After my education I was appointed as a teacher ("universitair docent") in Computing Science at Eindhoven University of Technology, in August 1984. For most of the time I was a member of the Mathematics of Program Construction group, with professor Backhouse as section leader. My task was to develop and teach courses in Computing Science, and do research on mathematics of program construction. From 1995 to 1997 the faculty was forced to economize, so it faced a radical reorganization. This period was an unpleasant time, with many uncertainties, and it dragged on for much too long. I started looking for a new job.

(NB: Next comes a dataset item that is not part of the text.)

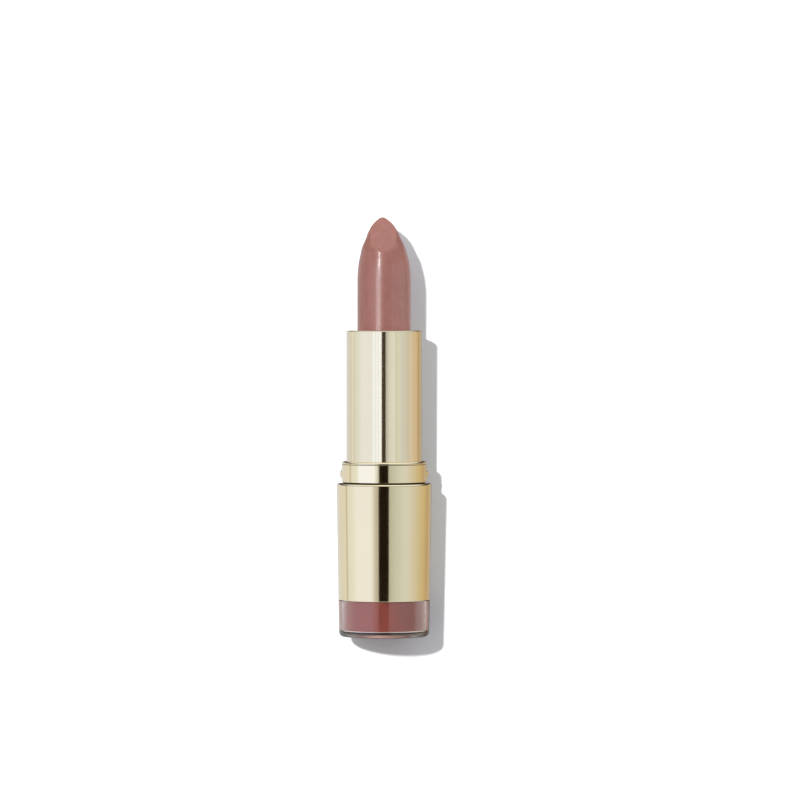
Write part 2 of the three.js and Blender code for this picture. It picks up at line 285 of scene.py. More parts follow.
def smooth(mesh):
    """Smooth shading that breaks at real corners."""
    mesh.polygons.foreach_set("use_smooth", [True] * len(mesh.polygons))
    mesh.set_sharp_from_angle(angle=SHARP_ANGLE)


def turned(name, corners, sides=SIDES, push=None):
    """A piece turned about +Z. push(r, angle, z) may move a point in or out."""
    closed = corners[0][0] > 0
    outline = rounded(corners, closed)
    columns = []
    for j in range(sides):
        angle = 2 * math.pi * j / sides
        column = []
        for r, z in outline:
            out = push(r, angle, z) if push else r
            column.append((out * math.cos(angle), out * math.sin(angle), z))
        columns.append(column)
    return loft(name, columns, closed)


def combined(piece, tool, operation):
    """piece joined with or cut by tool, which is then removed."""
    modifier = piece.modifiers.new("combine", "BOOLEAN")
    modifier.operation = operation
    modifier.solver = "EXACT"
    modifier.object = tool
    graph = bpy.context.evaluated_depsgraph_get()
    mesh = bpy.data.meshes.new_from_object(piece.evaluated_get(graph))
    piece.modifiers.clear()
    old = piece.data
    piece.data = mesh
    bpy.data.meshes.remove(old)
    bpy.data.objects.remove(tool)
    smooth(mesh)
    return piece


# ---- Node helpers ----

# A Mix node has sockets for each kind of data. These are the ones for numbers and colours.
NUMBER_A, NUMBER_B, NUMBER_OUT = 2, 3, 0
COLOUR_A, COLOUR_B, COLOUR_OUT = 6, 7, 2


def new_material(name):
    material = bpy.data.materials.new(name)
    material.use_nodes = True
    tree = material.node_tree
    return material, tree, tree.nodes["Principled BSDF"]


def give(made, values):
    """Sets a node's inputs, by name or number."""
    for key, value in values.items():
        made.inputs[key].default_value = value


def node(tree, kind, values=None, **settings):
    """A node with its properties and its input values."""
    made = tree.nodes.new(kind)
    for key, value in settings.items():
        setattr(made, key, value)
    give(made, values or {})
    return made


def wire(tree, source, target, into=0):
    """Links a socket, or the first output of a node, to an input."""
    start = source if isinstance(source, bpy.types.NodeSocket) else source.outputs[0]
    tree.links.new(start, target.inputs[into])


def coordinates(tree, kind="Object"):
    return node(tree, "ShaderNodeTexCoord").outputs[kind]


def axes(tree, kind="Object"):
    """The X, Y and Z of the coordinates, as sockets by name."""
    made = node(tree, "ShaderNodeSeparateXYZ")
    wire(tree, coordinates(tree, kind), made)
    return made.outputs


def spread(tree, scale, detail, stretch=(1, 1, 1), roughness=0.5):
    """Noise in the object's own coordinates; stretch squeezes it along an axis."""
    mapping = node(tree, "ShaderNodeMapping", {"Scale": stretch})
    wire(tree, coordinates(tree), mapping, "Vector")
    noise = node(
        tree, "ShaderNodeTexNoise",
        {"Scale": scale, "Detail": detail, "Roughness": roughness},
    )
    wire(tree, mapping, noise, "Vector")
    return noise


def maths(tree, operation, *terms):
    """A Math node; each term is a number, a socket or a node."""
    made = node(tree, "ShaderNodeMath", operation=operation)
    for k, term in enumerate(terms):
        if isinstance(term, (int, float)):
            give(made, {k: term})
        else:
            wire(tree, term, made, k)
    return made


def ranged(tree, source, low, high, start=0.0, end=1.0):
    """A value mapped from start..end to low..high."""
    made = node(
        tree, "ShaderNodeMapRange",
        {"From Min": start, "From Max": end, "To Min": low, "To Max": high},
    )
    wire(tree, source, made, "Value")
    return made


def tinted(tree, source, first, second, start=0.3, end=0.7):
    """A colour that goes from first to second as source goes from start to end."""
    ramp = node(tree, "ShaderNodeValToRGB")
    for stop, place, colour in zip(ramp.color_ramp.elements, (start, end), (first, second)):
        stop.position = place
        stop.color = (*colour, 1)
    wire(tree, source, ramp, "Fac")
    return ramp


def painted(tree, share, under, colour):
    """The colour under, taken towards another colour by share."""
    mix = node(tree, "ShaderNodeMix", {COLOUR_B: (*colour, 1)}, data_type="RGBA")
    wire(tree, share, mix)
    wire(tree, under, mix, COLOUR_A)
    return mix.outputs[COLOUR_OUT]


def moved(tree, share, under, number):
    """The number under, taken towards another number by share."""
    mix = node(tree, "ShaderNodeMix", {NUMBER_B: number})
    wire(tree, share, mix)
    wire(tree, under, mix, NUMBER_A)
    return mix.outputs[NUMBER_OUT]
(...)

I found one as a course team leader at the Open University, the Dutch university for distance education. I was stationed in Heerlen, in the far south of the Netherlands, spring 1997. Soon I moved to Heerlen, but for personal reasons moved back to Eindhoven again in 1999. In spring 2001 I moved once again for personal reasons, but this time I could not keep on combining my new home town of Woerden with my work in Heerlen. A new challenge was offered by my present employer, the HR Solutions division (Payroll and HRM) of Getronics, in Amersfoort, which in 2003 became an independent company by the name of Raet bv.
My first task at the Open University was the revision of a course about digital electronics and microprocessors, as a course team leader and co-author. After its completion it was termed "De werking van computersystemen" (T16131), which is still in use today.

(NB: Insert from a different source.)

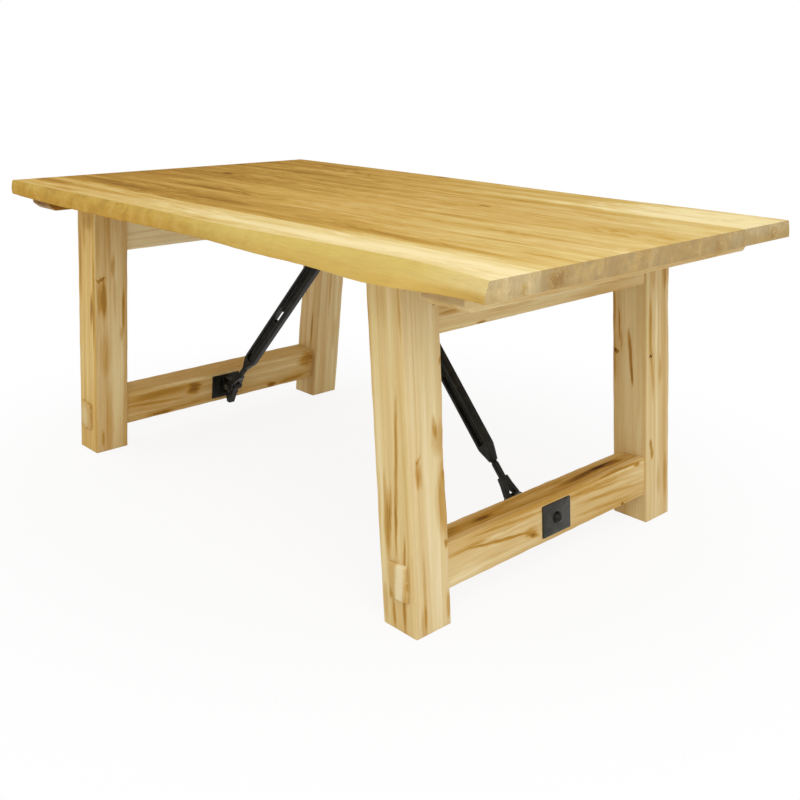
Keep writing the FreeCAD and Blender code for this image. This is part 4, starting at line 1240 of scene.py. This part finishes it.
class TABLE_OT_stretchers(bpy.types.Operator):
    """Make the lower stretchers, the upper rails and the end battens"""

    bl_idname = "table.stretchers"
    bl_label = "Stretchers, rails and battens"
    bl_options = {"REGISTER", "UNDO"}

    def execute(self, context):
        """A stretcher, a rail and a batten for each end."""
        timber = context.scene.table_timber
        for end, e in ENDS.items():
            x = e * (FOOT - 0.05)
            stretcher = Grain((x, 0, 0.12), SIDEWAYS, (-0.05, -0.07), (0.02, 0.03), 5.5 * MM)
            rail = Grain((x, 0, 0.68), SIDEWAYS, (0.06, 0.09), (0.02, -0.02), 5.5 * MM)
            looks = {"spread": 1.4, "bleach": timber.bleach}
            for kind, node, grain, build, own in (
                    ("stretcher", "stretcher", stretcher, stretcher_mesh,
                     {"ends": 0.0, "run": 1.2, "sway_by": 0.03, "ragged_by": 0.7, "sawn_from": 0.4}),
                    ("rail", "top_rail", rail, rail_mesh,
                     {"gloss": 0.1, "run": 2.2, "sway_by": 0.02, "strips": 0.26 - 0.1 * e})):
                tone, streaks, rings, seed, found = BARS["%s_%s" % (node, end)]
                material = timber_material("%s_%s_timber" % (end, kind), grain, seed, tone,
                                           [bar_mark(e, *mark) for mark in found], timber, streaks, rings,
                                           **looks, **own)
                number = int(seed) if kind == "stretcher" else 31 + e
                put_at(end, kind, build(e, number, timber), material, node)
            # Painted shade: the left batten's higher tone and the mark on its near end darken it against the
            # light bounced up from the floor
            batten = Grain((e * BATTEN_X, 0, BATTEN_Z), SIDEWAYS, (0.03, -0.12), (0.02, 0.02), 5.0 * MM)
            near_end = (e * BATTEN_X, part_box("end_cleat_" + end)[0].y, BATTEN_Z + 5 * MM)
            marks = [(near_end, lengths((70, 60, 40)), 0.13 - 0.13 * e)]
            material = timber_material("%s_batten_timber" % end, batten, 43.0 + e, 0.48 - 0.15 * e, marks,
                                       timber, 0.42, 0.08, ends=0.4 + 0.1 * e, gloss=0.1, **looks)
            put_at(end, "batten", cleat_mesh(e, 41 + e, timber), material, "end_cleat")
        return {"FINISHED"}


# Steel
def plate_mesh(end, steel):
    """Outer plate: a sawn plate with eased rims."""
    width, height, ease = PLATE_WIDTH / 2, PLATE_HEIGHT / 2, steel.plate_ease
    rings = []
    for out, inset in ((0.0, 0.0), (PLATE_THICKNESS - ease, 0.0), (PLATE_THICKNESS - 0.4 * ease, 0.3 * ease),
                       (PLATE_THICKNESS, ease)):
        ring = eased(-width + inset, width - inset, -height + inset, height - inset, PLATE_CORNER, 8)
        rings.append(np.column_stack((np.full(len(ring), -STRETCHER_INSET + out), ring[:, 0], ring[:, 1])))
    place = trestle_place(end, 0.0, STRETCHER_MIDDLE)
    mesh = loft(rings)
    mesh.transform(place)
    hole = lathe(((-0.03, STUD_HOLE), (0.03, STUD_HOLE)), place, 40)
    return smooth_mesh(carved(mesh, [hole]))


def nut_mesh(end):
    """Low domed nut: a thin foot under a round head."""
    angles = [math.radians(degrees) for degrees in range(16, 91, 6)]
    dome = [(NUT_RADIUS * math.sin(a) - NUT_SINK, NUT_RADIUS * math.cos(a)) for a in angles]
    place = trestle_place(end, STRETCHER_INSET - PLATE_THICKNESS, STRETCHER_MIDDLE)
    return smooth_mesh(lathe([*NUT_FOOT, *dome], place, 56), 40)


class TABLE_OT_plates(bpy.types.Operator):
    """Make the outer plates and domed nuts and the two brackets of each brace"""

    bl_idname = "table.plates"
    bl_label = "Plates and brackets"
    bl_options = {"REGISTER", "UNDO"}

    def execute(self, context):
        """The steel fixed to the timber at each end."""
        steel = context.scene.table_steel
        black = steel_material("satin_black_steel", steel, 51.0, steel.satin)
        dark = steel_material("bracket_black_steel", steel, 57.0, steel.forged, bloom=0.35, index=1.3)
        polished = steel_material("polished_black_steel", steel, 53.0, steel.glossy, 0.16, 0.16, 1.34)
        for end, e in ENDS.items():
            put_at(end, "outer_plate", plate_mesh(e, steel), black)
            put_at(end, "domed_nut", nut_mesh(e), polished)
            for kind, place in (("lower_bracket", trestle_place(e)), ("upper_bracket", Matrix.Identity(4))):
                mesh = forged("%s_%s" % (kind, end), place, steel.grain_size)
                put_at(end, kind, mesh, dark)
        return {"FINISHED"}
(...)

In the fall of 1997 I co-authored on the revision of a course about procedural programming, turning it into an introductory course in object oriented programming, using Symantec Visual Café and the programming language Java. The new course, called "Visueel Programmeren met Java" (T25141), turned out to be a best-seller: about 1000 copies sold in one year! Later on I did some support for it, mostly on the OU Java Internet site and the OU educational platform. In 1998 I also participated in writing the sequel to the course: Object oriented programming with Java.
In spring 1998, I started the educational research project Electronic Course Book, doing preliminary research, leading a group of eight peers in the first half year. Our goal was to investigate the possibilities of true electronic hypermedia courses for the Open University. Together with Koos Baas, and later with four colleagues I did several subprojects on this theme, improving the concept and refining it, and trying it out for several target groups. The project has effectively been terminated on my departure of the OU, however the results are still being used in several courses. The web site is still present, but dormant.

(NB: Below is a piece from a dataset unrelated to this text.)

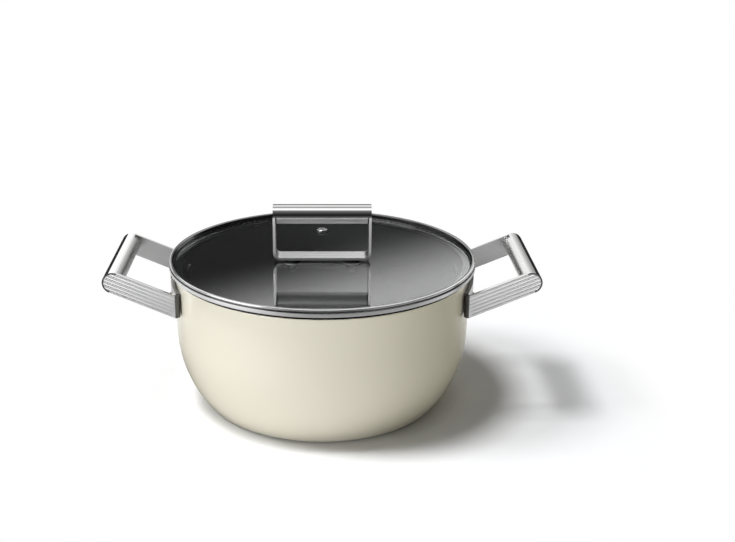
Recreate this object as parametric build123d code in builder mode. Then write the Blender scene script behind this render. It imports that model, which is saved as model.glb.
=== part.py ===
"""Two-handled casserole with a flat glass lid.

Millimetres, +Z up. The origin is the centre of the base, where the pot stands.
+X runs towards the right side handle, -Y is the front.
"""
import os
from math import asin, cos, radians, sin, sqrt, tan

from build123d import *

# ---------------------------------------------------------------- pot shell
band_radius = 125.5         # the lid ring's widest edge, which sizes the whole pot
pot_height = 113.0          # base to the bare top face of the wall, where the lid rests
wall_inset = 4.3            # coated wall behind the ring's edge, at the shoulder
wall_taper = 0.66           # degrees that the wall leans in towards the base
wall_thickness = 3.4        # bare aluminium
floor_thickness = 5.5
corner_radius = 95.0        # large bend between wall and base, outside
corner_start = 61.0         # height where the wall runs into that bend
floor_corner_radius = 12.0  # inside, between the bend and the flat floor
foot_inset = 23.7           # foot's edge behind the coated wall
foot_height = 1.5
coat_thickness = 0.4        # cream coat outside
coat_foot_gap = 0.5         # bare edge left at the bottom of the foot
lining_thickness = 0.25     # black coat inside

lip_height = 0.4            # bare top of the wall, above the coated shoulder
lip_depth = 0.8             # behind the bare wall's face
lip_round = 0.3

# ------------------------------------------------------------- induction base
disc_inset = 13.5           # disc's edge behind the foot's edge
disc_thickness = 1.0
disc_recess = 0.4           # the disc sits this far above the foot's plane
disc_pocket_gap = 0.15
disc_hole_radius = 3.0
disc_hole_rings = 4
disc_plain_edge = 12.0      # from the outer ring of holes to the disc's edge
disc_ring_holes = 6         # in the first ring, and as many more in each next

# ------------------------------------------------------------------ lid ring
ring_sheet = 0.5
ring_width = 3.5            # from the ring's widest edge to its inner wall
band_rise = 2.5             # the plain band starts this far above the pot's wall
band_height = 3.3
neck_height = 0.6           # valley between the band and the rolled edge
neck_depth = 1.1            # behind the band
bead_height = 2.1           # rolled edge
bead_inset = 0.5            # behind the band
bead_round = 1.0
edge_round = 0.5
ring_flange = 6.3           # the flange reaches this far in under the glass
skirt_depth = 2.5           # turned down inside the pot's mouth, to centre the lid

# --------------------------------------------------------------------- glass
glass_thickness = 4.0
glass_edge_round = 0.6
gasket_side = 0.3
gasket_under = 0.3
gasket_seat = 1.0           # the gasket reaches this far in under the glass

# -------------------------------------------------------- grips and brackets
grip_radius = 8.6           # outside of the half-pipe cover
grip_cover_thickness = 1.25
grip_gap = 0.05             # radial, between the pieces of a grip
core_wall = 1.6
rib_grooves = 6
rib_pitch = 2.9
rib_groove_width = 1.7
rib_groove_depth = 0.35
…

In the fall of 2000 my proposal for turning the course Interactive Multimedia (T31121) into a web course, was elected as one of six pilots to demonstrate the power of EML, the Educational Modelling Language of the Open University (International standard from December 2000). The project was successfully completed in April 2001, however the web course never became operational, due to software problems with the EML player, being developed by the Open University.
In the company of Raet I joined the eBusiness unit, later called eProducts, in the department of Delivery Management, being appointed as information architect, at times in the role of project leader. My main responsibility was the development and expansion of the Raet Business-to-Business web portal Intracom (extranet), a platform for payroll data exchange and human resources support. Among a long list of projects (partly or entirely) under my supervision were the following.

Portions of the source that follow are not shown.